A scan should not be necessary to detect changes, even on Windows. On every operating sytem except Windows, it should be rather trivial. You can tell inotify, for examply, to notify you on file writes, and it will regardless of whether the modification timestamp on the file changes or not. In Windows you might have to resort to using change journal records. Means you have to sift through a while volume’s worth of change notifications looking for the ones you are interested in, but this should be able to be done efficiently. I think the fsnotify peeps were working on change journal support at one point.
Databases don’t update mtimes because databases usually use memory mapped files and not real files. Memory mapped files don’t fire inotify events as its effectively modifying memory and not files, so this would not work.
I don’t think nor veracrypt nor mmapped files is a real use cases that need solving.
My files are not multi-gigabyte. But I acknowledge, that other people may have files of sizes that render regular hashing prohibitive. Should you ever run out-of ideas what to add to syncthing, please feel free to re-consider this subject.
inotify does indeed fire on mem mapped files when they are msynced to disk. Windows update journalling certainly captures database file writes. And both APIs are eminently usable for VeraCrypt containers, which should make file write detection without metadata changes pretty simple. Syncthing’s rsync-lite-ish protocol also seems eminently applicable for VeraCrypt containers. Honestly Syncthing seems like a perfect candidate technically and philosophically to embrace the usage case of sharing encrypted containers. I’m rather surprised it doesn’t already.
From my tests a few years ago, “inotify” which I guess we are using as a term for many implementations, does not fire consistently across all platforms/implementations.
I still don’t see a use case that can’t get away without having this.
You already have a work around for veracrypt, so it does not feel like a significant enough argument to spend effort on this.
Syncthing absolutely embraces syncing shared encrypted containers. Lots of people do precisely that. Syncthing just doesn’t embrace detecting changes in setups that intentionally hide the fact that a file changed.
knarf, I have the exact same use case as you (an encrypted container that does not change date upon mod). I have a workaround that I’ve used for years and it works fine. I have a shortcut on my Windows desktop that includes:
%windir%\system32\cmd.exe /k copy file.tc +,,
After I close the repository, this shortcut updates the date and then the file is caught in the sync. It essentially duplicates a Linux touch command. (I also have shortcuts that automate opening and closing the repository, but they are incidental to the point of this thread.)
Wouldn’t it be possible to add a Full Rescan with file re-read interval? I could even see it useful to have it fire once a month or so by default and throw a sync conflict if the files change unexpectedly with the possibility to surpass the warnings for people with encrypted containers and stuff rather than not doing anything at all and let it bite people who might use Syncthing for backups and whatnot.

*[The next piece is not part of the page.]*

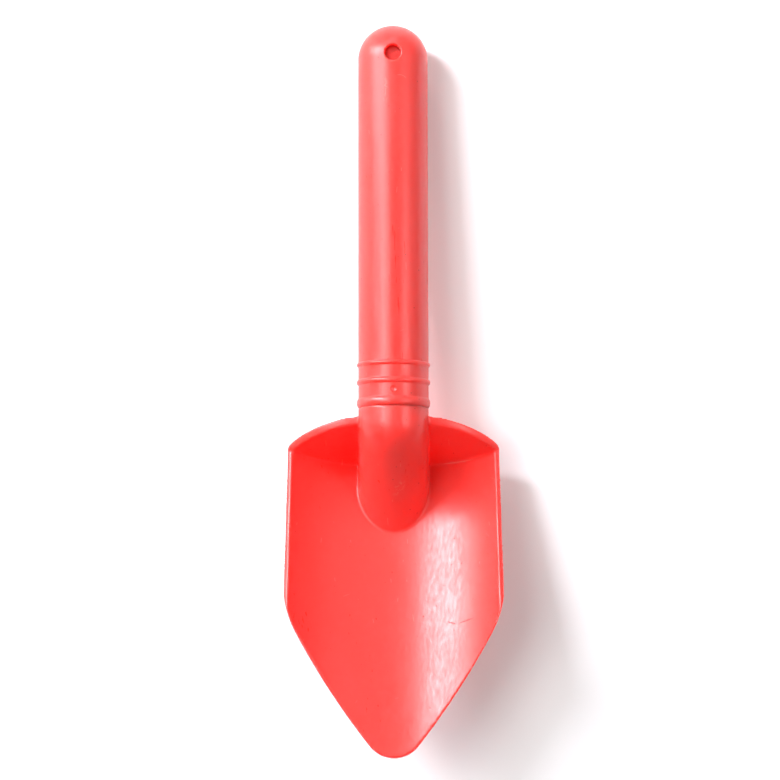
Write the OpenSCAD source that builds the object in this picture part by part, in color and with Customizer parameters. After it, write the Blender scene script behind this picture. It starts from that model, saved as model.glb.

By default?! Hashing potentially a whole lot of data using tons of resources and causing potentially long timespan without synchronisation is a terrible idea (by default!) - just look around for topics about long scans.
Functionality to recheck files has been brought up, more in the context of detecting accidental data corruption (disk defects and the like). I think that would definitely have merit, not on my roadmap though.
I believe it is a good idea in principle. It could be folder’s option (not the global one) and, of course, should be disabled by default. Another counter to full rehashing could be added to the interface together with some radio-button to select behavior: 1. As when changed regularly; 2. Conflict; 3. Replace by remote copy.
Another option that I would like to see is access to the hash value through REST API. And, potentially, to each piece of a big file to control partial downloading. For example, I have a huge zip archive and what to extract few files. So, I could sync only the header and the part which contain the data.
It seems such options do not contradict the general concept of Syncthing.